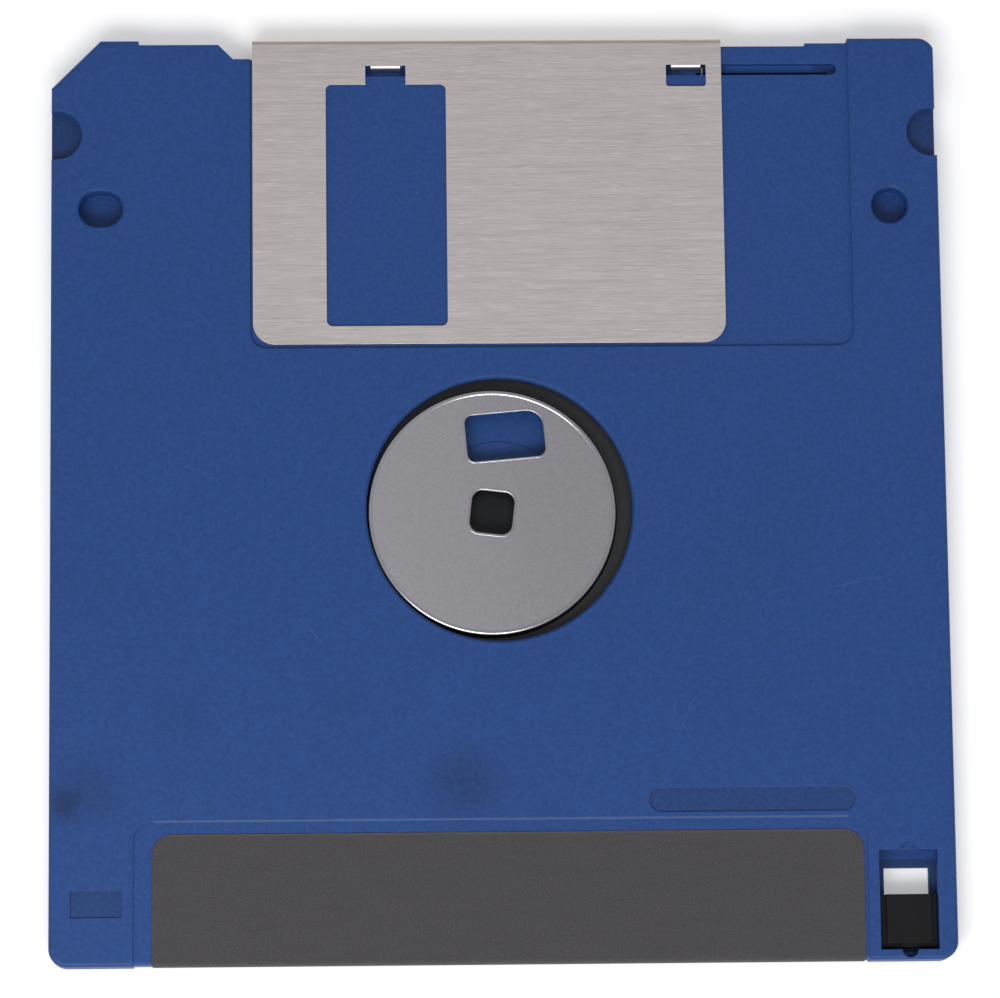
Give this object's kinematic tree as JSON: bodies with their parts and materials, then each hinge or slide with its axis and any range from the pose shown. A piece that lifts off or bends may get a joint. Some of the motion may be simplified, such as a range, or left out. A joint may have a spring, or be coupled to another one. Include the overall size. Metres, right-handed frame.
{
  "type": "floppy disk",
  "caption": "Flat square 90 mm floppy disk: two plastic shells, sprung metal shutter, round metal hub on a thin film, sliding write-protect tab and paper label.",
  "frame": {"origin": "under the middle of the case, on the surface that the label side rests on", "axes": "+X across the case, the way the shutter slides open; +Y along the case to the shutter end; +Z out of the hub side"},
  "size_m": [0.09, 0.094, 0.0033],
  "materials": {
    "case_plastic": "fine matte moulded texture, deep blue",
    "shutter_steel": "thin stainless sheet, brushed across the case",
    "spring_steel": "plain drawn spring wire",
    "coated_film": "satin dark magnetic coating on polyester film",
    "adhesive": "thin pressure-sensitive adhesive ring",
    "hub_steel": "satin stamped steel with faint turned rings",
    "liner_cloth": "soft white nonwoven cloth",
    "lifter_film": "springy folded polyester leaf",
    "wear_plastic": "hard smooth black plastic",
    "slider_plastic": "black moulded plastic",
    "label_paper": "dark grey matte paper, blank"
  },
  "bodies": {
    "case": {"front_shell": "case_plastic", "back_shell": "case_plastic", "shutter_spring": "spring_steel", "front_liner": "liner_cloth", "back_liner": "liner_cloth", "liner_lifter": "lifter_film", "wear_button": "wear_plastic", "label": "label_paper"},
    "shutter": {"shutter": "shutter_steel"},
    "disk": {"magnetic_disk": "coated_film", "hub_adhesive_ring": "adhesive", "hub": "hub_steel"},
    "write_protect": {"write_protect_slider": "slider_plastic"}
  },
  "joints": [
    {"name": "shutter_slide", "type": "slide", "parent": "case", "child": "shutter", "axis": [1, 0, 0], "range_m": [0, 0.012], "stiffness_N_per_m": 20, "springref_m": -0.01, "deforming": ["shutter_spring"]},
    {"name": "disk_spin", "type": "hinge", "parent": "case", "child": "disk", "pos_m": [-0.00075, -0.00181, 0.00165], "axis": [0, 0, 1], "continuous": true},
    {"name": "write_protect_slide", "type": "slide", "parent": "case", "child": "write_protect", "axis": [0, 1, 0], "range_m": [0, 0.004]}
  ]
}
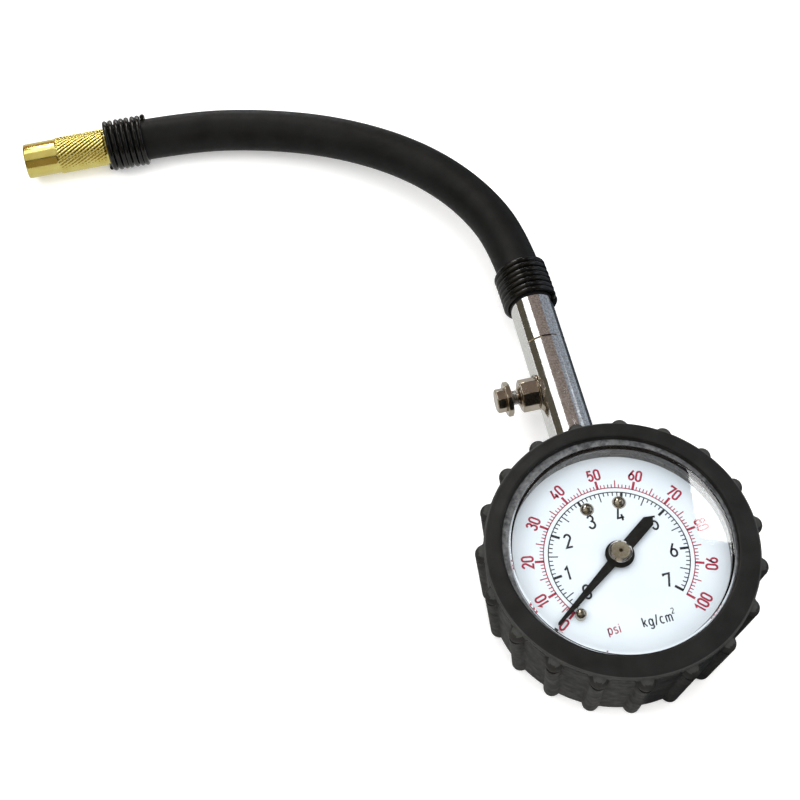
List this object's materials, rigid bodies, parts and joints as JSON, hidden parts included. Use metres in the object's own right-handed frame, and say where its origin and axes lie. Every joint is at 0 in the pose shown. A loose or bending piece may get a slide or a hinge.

__WHAT IS EXPECTED__:
Each line of the listing should be copied exactly.

__RESULT OF THE TASK__:
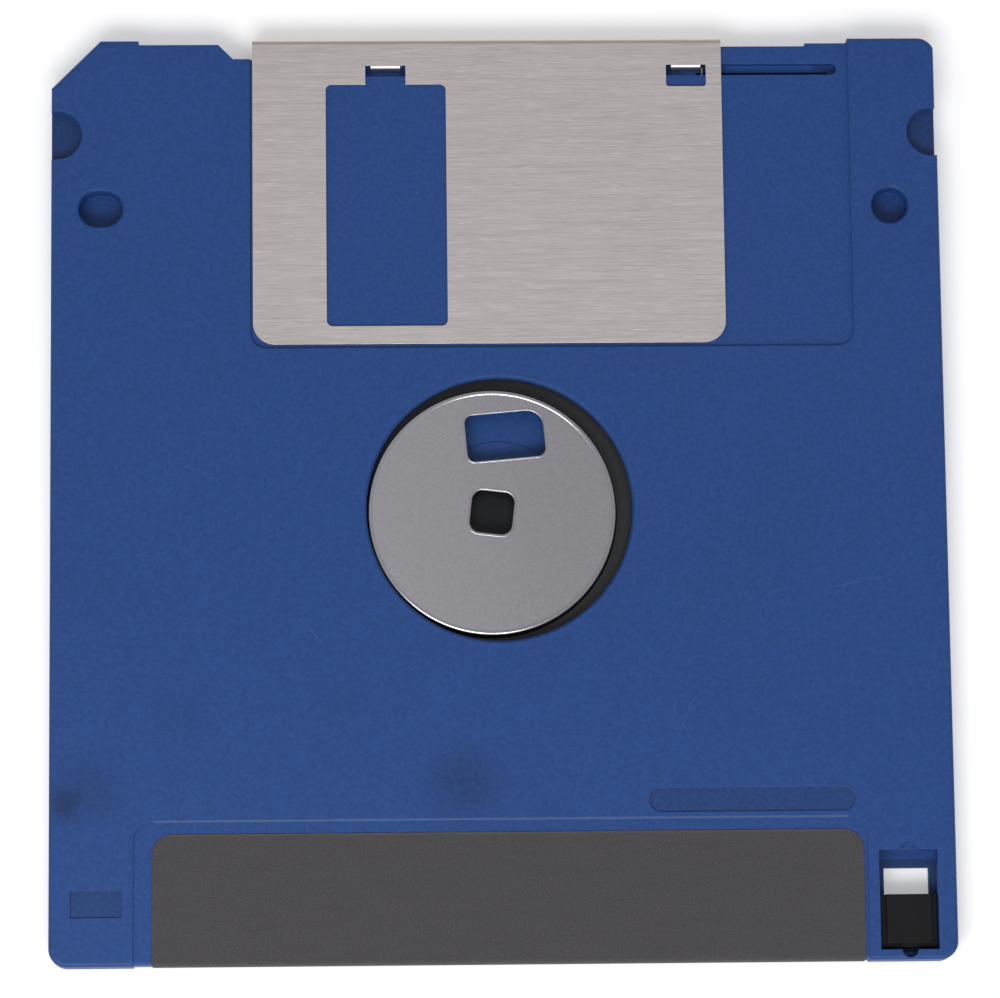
Give this object's kinematic tree as JSON: bodies with their parts and materials, then each hinge or slide with its axis and any range from the pose shown. A piece that lifts off or bends may get a joint. Some of the motion may be simplified, such as a range, or left out. A joint may have a spring, or be coupled to another one. Include the overall size. Metres, right-handed frame.
{
  "type": "floppy disk",
  "caption": "Flat square 90 mm floppy disk: two plastic shells, sprung metal shutter, round metal hub on a thin film, sliding write-protect tab and paper label.",
  "frame": {"origin": "under the middle of the case, on the surface that the label side rests on", "axes": "+X across the case, the way the shutter slides open; +Y along the case to the shutter end; +Z out of the hub side"},
  "size_m": [0.09, 0.094, 0.0033],
  "materials": {
    "case_plastic": "fine matte moulded texture, deep blue",
    "shutter_steel": "thin stainless sheet, brushed across the case",
    "spring_steel": "plain drawn spring wire",
    "coated_film": "satin dark magnetic coating on polyester film",
    "adhesive": "thin pressure-sensitive adhesive ring",
    "hub_steel": "satin stamped steel with faint turned rings",
    "liner_cloth": "soft white nonwoven cloth",
    "lifter_film": "springy folded polyester leaf",
    "wear_plastic": "hard smooth black plastic",
    "slider_plastic": "black moulded plastic",
    "label_paper": "dark grey matte paper, blank"
  },
  "bodies": {
    "case": {"front_shell": "case_plastic", "back_shell": "case_plastic", "shutter_spring": "spring_steel", "front_liner": "liner_cloth", "back_liner": "liner_cloth", "liner_lifter": "lifter_film", "wear_button": "wear_plastic", "label": "label_paper"},
    "shutter": {"shutter": "shutter_steel"},
    "disk": {"magnetic_disk": "coated_film", "hub_adhesive_ring": "adhesive", "hub": "hub_steel"},
    "write_protect": {"write_protect_slider": "slider_plastic"}
  },
  "joints": [
    {"name": "shutter_slide", "type": "slide", "parent": "case", "child": "shutter", "axis": [1, 0, 0], "range_m": [0, 0.012], "stiffness_N_per_m": 20, "springref_m": -0.01, "deforming": ["shutter_spring"]},
    {"name": "disk_spin", "type": "hinge", "parent": "case", "child": "disk", "pos_m": [-0.00075, -0.00181, 0.00165], "axis": [0, 0, 1], "continuous": true},
    {"name": "write_protect_slide", "type": "slide", "parent": "case", "child": "write_protect", "axis": [0, 1, 0], "range_m": [0, 0.004]}
  ]
}
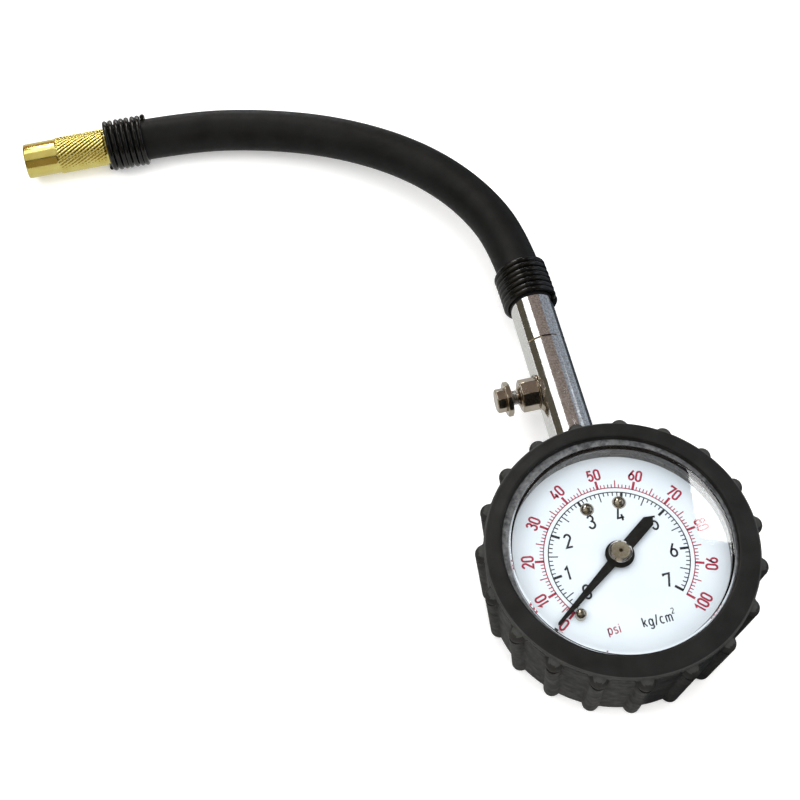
List this object's materials, rigid bodies, parts and joints as JSON, hidden parts included. Use metres in the object's own right-handed frame, and say where its origin and axes lie. Every joint is at 0 in the pose shown. A loose or bending piece may get a slide or a hinge.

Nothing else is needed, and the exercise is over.